But the Heat tend to overlook their third star, especially when games get tight.

The ball is in the hands of LeBron most of the time, Wade some of the time, and they can create their own shot whenever they want. Bosh is there spacing the floor and grabbing boards, but as it has been since 2010 he can get overlooked for long stretches. Sunday in a game that went to overtime against Boston Bosh got three shots after halftime.

Everyone that the Miami Herald spoke with said that needs to change.

“He’s one of our best players, one of our best shooters. …Three shots is definitely not enough for him,” James said. “We’ve got to do a better job of just trying to find him…”

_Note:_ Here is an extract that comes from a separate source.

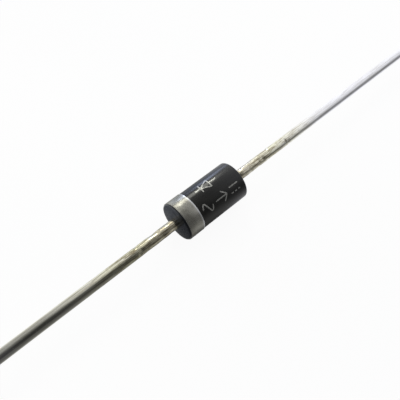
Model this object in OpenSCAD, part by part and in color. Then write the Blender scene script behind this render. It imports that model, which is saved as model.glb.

This season, Bosh is averaging 12.2 shot attempts per game. It’s the second-lowest average of his career next to his rookie season despite the fact that he’s shooting better than ever.

Erik Spoelstra said the problem is lack of ball movement.

“If it’s a zero-pass, one-pass shot, a lot of guys aren’t getting those opportunities. And we weren’t really forcing enough triggers for the ball to end up finding its way to Chris, where he can take advantage.”

Like any team, when the Heat are making the extra pass, when they are sharing things go well. Both LeBron and Wade had seven assists each against Boston, but the extra pass wasn’t there. And Bosh was left in the cold.

It’s a long season and the Heat know what to do. We’ll see through the rest of the season they can build the habits of making the extra pass they will need in the playoffs.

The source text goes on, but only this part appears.